Fears of stagflation -- high inflation combined with slowing economic growth, have pushed the stock market into bear market territory. The S&P 500 index has lost 22% so far this year.

But stocks that pay market-beating income to their shareholders have fared much better. For instance, shares of tobacco company Altria Group (MO 0.49%) are down just 3% thus far in 2022. Even with this significant outperformance, the stock still looks like a buy for income investors. Here's why.

Altria Group is becoming more profitable

As has been the case for decades, Altria Group was able to overcome volume declines in its business last quarter.

In the first quarter, the company's total revenue net of excise taxes fell 1.3% year over year to $4.8 billion. But factoring out the sale of its wine business, Ste. Michelle Wine Estates, in October, the company's total revenue net of excise taxes was 1.7% higher. This is impressive when considering that the company's total smokeable products shipment volumes dropped by 6.4% to 21.1 billion units in the quarter.

With a total retail market share of 48.1%, Altria Group's smokeable brand power was evident. The strength of its leading cigarette brand, Marlboro, allowed it to raise prices for its customers. This led Altria Group's smokeable segment revenue net of excise taxes to edge 2.2% higher over the year-ago period to $4.2 billion.

In the oral tobacco products segment, too, the company's dominant position remained intact with a total retail market share of 46.9%. Sales volumes declined by 1.9% year over year to 194.1 million units in the quarter. This was partially offset by a near doubling of the company's on! volume to 18.3 million units in the quarter as the product's market share nearly tripled to 4.1% in the quarter. Due to price hikes on its Copenhagen, Skoal, and on! products, revenue net of excise taxes dipped just 1.8% to $584 million.

Analysts believe that annual earnings growth in the mid-single-digit percentages will persist for the next five years-- with 5.5% annualized earnings growth expected during that time. That outlook is based on analysts' expectation that the company's dominant brands, pricing power, and the relatively inelastic nature of the market for its products will remain intact.

A person smokes a cigarette while outside.

Image source: Getty Images.

The dividend can continue growing

Altria Group's 7.6% dividend yield is nearly five times the S&P 500's average yield of 1.6%. This might initially give investors the impression that the stock is a yield trap. But its payout actually looks like it is safe.

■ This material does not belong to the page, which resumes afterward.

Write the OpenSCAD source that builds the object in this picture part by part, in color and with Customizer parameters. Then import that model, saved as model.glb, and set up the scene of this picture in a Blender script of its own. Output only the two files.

In 2022, Altria Group's dividend payout ratio is expected to be 74.9% -- below its target ratio of 80%. This should give management the ability to build on the payout-hiking streak that turned it into a Dividend King.

Not only does the company have a buffer to sustain its dividend through just about any type of economic downturn. Altria also retains more than enough capital for opportunistic acquisitions and share repurchases.

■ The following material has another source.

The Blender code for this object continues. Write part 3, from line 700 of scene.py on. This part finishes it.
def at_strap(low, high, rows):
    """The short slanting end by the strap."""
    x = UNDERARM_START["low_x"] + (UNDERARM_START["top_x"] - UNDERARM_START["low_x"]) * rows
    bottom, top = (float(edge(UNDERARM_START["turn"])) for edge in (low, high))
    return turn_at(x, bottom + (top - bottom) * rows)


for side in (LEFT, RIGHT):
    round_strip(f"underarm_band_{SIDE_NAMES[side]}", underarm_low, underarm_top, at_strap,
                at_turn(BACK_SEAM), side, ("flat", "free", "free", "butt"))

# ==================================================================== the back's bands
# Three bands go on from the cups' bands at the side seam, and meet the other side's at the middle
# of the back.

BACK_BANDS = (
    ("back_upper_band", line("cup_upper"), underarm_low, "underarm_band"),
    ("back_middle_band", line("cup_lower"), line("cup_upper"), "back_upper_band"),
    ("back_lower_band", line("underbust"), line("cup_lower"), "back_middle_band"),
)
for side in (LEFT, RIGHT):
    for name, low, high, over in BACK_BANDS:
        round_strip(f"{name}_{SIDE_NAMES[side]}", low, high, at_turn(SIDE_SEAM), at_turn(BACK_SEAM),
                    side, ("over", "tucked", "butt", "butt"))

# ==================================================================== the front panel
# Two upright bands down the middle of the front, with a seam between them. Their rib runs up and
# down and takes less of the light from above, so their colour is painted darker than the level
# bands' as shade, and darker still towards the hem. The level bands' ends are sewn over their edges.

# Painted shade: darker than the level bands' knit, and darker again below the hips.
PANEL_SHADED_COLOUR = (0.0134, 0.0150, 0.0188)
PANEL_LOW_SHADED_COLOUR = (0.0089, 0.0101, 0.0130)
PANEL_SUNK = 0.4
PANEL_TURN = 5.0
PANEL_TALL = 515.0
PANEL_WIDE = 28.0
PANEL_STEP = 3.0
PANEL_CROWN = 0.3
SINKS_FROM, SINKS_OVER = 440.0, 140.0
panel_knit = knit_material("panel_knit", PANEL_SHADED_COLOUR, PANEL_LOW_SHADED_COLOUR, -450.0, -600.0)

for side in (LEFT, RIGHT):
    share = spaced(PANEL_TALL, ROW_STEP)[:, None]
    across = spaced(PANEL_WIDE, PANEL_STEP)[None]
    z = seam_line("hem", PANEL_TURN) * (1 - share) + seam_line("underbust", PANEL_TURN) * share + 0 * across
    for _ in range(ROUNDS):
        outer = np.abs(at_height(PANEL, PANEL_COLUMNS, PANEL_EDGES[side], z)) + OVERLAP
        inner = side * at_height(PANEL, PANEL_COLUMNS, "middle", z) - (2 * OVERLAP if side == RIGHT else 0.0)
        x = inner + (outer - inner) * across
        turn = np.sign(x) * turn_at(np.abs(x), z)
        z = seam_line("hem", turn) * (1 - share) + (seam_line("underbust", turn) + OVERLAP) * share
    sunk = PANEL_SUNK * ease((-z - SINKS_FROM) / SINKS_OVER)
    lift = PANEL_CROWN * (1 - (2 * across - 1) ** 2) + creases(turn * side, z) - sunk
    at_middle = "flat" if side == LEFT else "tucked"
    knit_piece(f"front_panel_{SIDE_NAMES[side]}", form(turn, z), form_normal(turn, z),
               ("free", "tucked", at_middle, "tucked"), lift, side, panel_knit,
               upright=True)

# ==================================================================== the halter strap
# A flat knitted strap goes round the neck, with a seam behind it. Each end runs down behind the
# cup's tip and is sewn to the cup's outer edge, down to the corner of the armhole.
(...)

A deeply undervalued stock

Altria Group's valuation appears to seal the deal to make it a buy. The stock trades at a forward price-to-earnings (P/E) ratio of 9.6, which is barely half the tobacco industry's average of 18. Low interest rates have resulted in meaningful underperformance for Altria Group in recent years. But with interest rates set to spike higher in the quarters ahead, it looks like the shift away from growth stocks into value stocks is only beginning.

And that weak valuation isn't due to a lack of earnings growth potential. Altria's expected 5.5% annualized earnings growth is in line with the industry average. The concern is that the relationship between peer Philip Morris International and Altria Group could be fractured now that the licensing deal between the two for IQOS in the U.S. looks to be in jeopardy. This is because the former will soon begin manufacturing IQOS in the U.S. This eliminates the need for Altria Group to distribute and sell the reduced-risk product on behalf of Philip Morris International in exchange for royalty payments to the latter. 

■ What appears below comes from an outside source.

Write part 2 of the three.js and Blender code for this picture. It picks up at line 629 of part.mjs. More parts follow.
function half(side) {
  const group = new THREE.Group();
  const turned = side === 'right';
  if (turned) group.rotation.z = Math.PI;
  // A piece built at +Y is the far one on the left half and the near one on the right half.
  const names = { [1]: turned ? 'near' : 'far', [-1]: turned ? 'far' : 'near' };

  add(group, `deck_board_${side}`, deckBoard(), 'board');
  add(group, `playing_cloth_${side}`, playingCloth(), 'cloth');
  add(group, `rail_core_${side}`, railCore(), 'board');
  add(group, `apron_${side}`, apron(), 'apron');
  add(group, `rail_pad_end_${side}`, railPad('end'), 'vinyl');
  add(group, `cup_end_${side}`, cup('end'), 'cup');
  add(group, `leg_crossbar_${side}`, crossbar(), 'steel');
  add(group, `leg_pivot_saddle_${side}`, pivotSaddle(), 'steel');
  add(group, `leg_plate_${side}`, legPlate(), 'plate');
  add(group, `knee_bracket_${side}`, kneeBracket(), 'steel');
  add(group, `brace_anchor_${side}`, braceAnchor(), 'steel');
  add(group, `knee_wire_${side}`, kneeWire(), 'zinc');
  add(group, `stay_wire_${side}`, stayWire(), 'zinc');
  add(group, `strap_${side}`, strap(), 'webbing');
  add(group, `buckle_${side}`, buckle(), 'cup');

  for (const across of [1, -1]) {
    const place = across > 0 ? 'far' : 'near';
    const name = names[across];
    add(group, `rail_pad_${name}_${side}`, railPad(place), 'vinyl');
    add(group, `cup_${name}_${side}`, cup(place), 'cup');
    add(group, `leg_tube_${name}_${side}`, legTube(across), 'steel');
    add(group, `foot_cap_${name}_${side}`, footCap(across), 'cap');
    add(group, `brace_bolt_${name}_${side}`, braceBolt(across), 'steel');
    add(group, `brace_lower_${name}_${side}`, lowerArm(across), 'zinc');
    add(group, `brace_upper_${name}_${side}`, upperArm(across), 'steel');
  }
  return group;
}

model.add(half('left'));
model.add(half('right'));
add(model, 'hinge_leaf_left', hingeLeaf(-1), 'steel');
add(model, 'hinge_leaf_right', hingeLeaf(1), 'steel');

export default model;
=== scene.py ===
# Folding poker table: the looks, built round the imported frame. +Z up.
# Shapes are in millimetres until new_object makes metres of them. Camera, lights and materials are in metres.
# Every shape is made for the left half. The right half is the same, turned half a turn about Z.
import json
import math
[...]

The good news is that Altria Group's 10% stake in the beer giant Anheuser-Busch InBev valued at $11 billion could be used to make a strategic acquisition of reduced-risk product brands, repay debt, or repurchase shares. And the company's growing on! market share could be helpful in offsetting future cigarette volume declines. Simply put, Altria Group is a quality stock for contrarian investors trading at a dirt cheap valuation.